Time has taught me that sorrow is the gate to joy, to growth, to knowledge, to beauty. When I have been terribly sad I have developed a capacity for joy I never could have if I were constantly contented. I have also learned that life is change. If you're happy today...it will change someday...and you will be sad. If you are sad...you will eventually be happy. If you are in a great relationship...eventually it will end, if only by death. If you are single...the odds are you will one day be involved again.
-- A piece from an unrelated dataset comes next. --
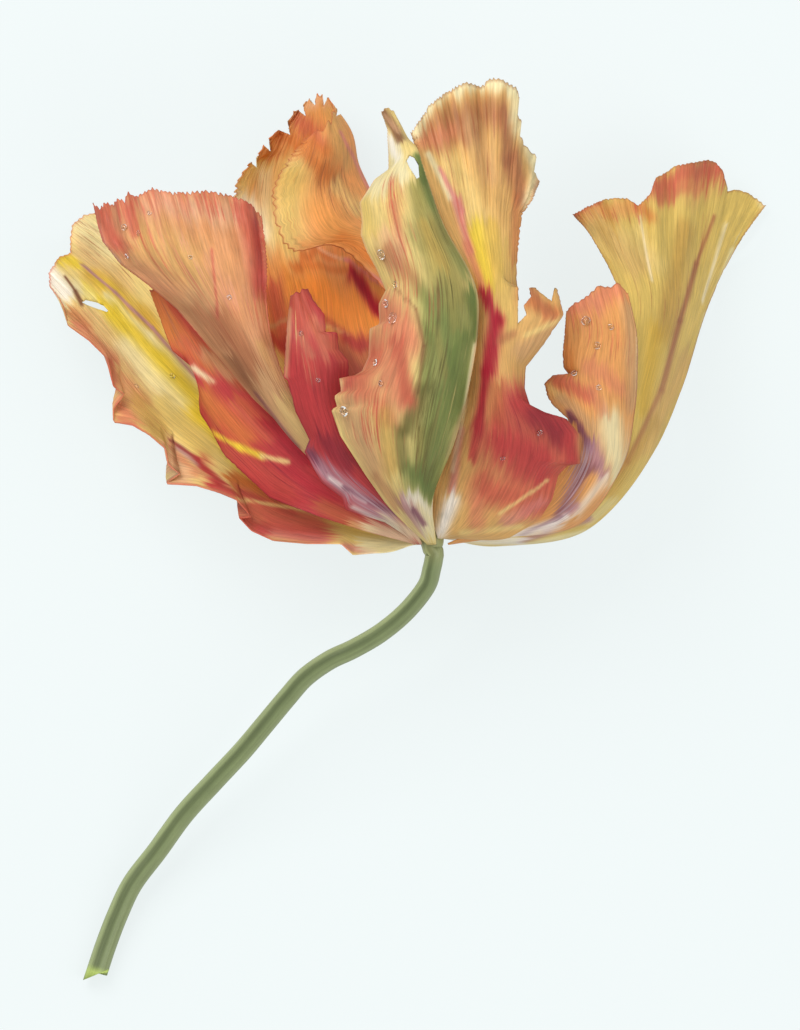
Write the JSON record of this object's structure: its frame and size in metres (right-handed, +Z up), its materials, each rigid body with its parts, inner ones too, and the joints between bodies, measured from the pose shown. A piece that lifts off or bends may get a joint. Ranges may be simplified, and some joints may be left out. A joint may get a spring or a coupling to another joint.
{
  "type": "parrot tulip",
  "caption": "Cut parrot tulip lying on a table: a wide open bloom of ruffled, fringed flame coloured petals on a bent green stem.",
  "frame": {"origin": "middle of the flower's length and width, on the table it lies on", "axes": "+Z up from the table, +Y along the flower from the cut stem to the bloom, +X to the right of the bloom seen from above"},
  "size_m": [0.1592, 0.1992, 0.0853],
  "materials": {
    "stem": "satin",
    "green_flame_petal": "satin",
    "yellow_petal": "satin",
    "orange_petal": "satin",
    "red_petal": "satin",
    "pistil": "satin",
    "stamen": "matte"
  },
  "bodies": {
    "root": {"stem": "stem", "front_petal": "green_flame_petal", "right_inner_petal": "yellow_petal", "right_outer_petal": "yellow_petal", "back_petal": "orange_petal", "left_outer_petal": "yellow_petal", "left_inner_petal": "orange_petal", "left_front_lobe": "red_petal", "right_side_lobe": "orange_petal", "left_side_lobe": "red_petal", "pistil": "pistil", "stamen_1": "stamen", "stamen_2": "stamen", "stamen_3": "stamen", "stamen_4": "stamen", "stamen_5": "stamen", "stamen_6": "stamen"}
  },
  "joints": []
}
During far too much of my life, I was motivated by fear. Because I envisioned terrible things happening if I chose to act, I remained passive. But almost without exception, most things I feared so deeply happened anyway. Not only did I survive them, but many have brought me joy I never even suspected could be had. Fear -- in the absence of danger -- is a foolish, wasteful thing.
Will I ever fall in love again? Maybe not...I don't fall easily. I don't worry about it. I think if someone wonderful came along I'd have the sense to reach out, but living alone and being single has brought me great peace and comfort I would not have if I were involved.
If you worry about growing old, and you are younger than I, it may comfort you to know that life at 50 or 60 is an adventure and offers freedoms and securities you do not have today. I very strongly suspect that this trend continues into the 70's and beyond as well. A sixty year old has more in common with a 19 year old than a 30 year old would have, because (most times) both are responsible only for themselves, and both have lives constrained only by their own rules.
Age is not "just a number" and I'd be lying if I said I never wished for the body and the opportunities I had at 19. Still in all, I am not wistful for my 30's or 40's...decades in my life when work and parenthood had me stressed out all the time. I get to be selfish again, and it's wonderful.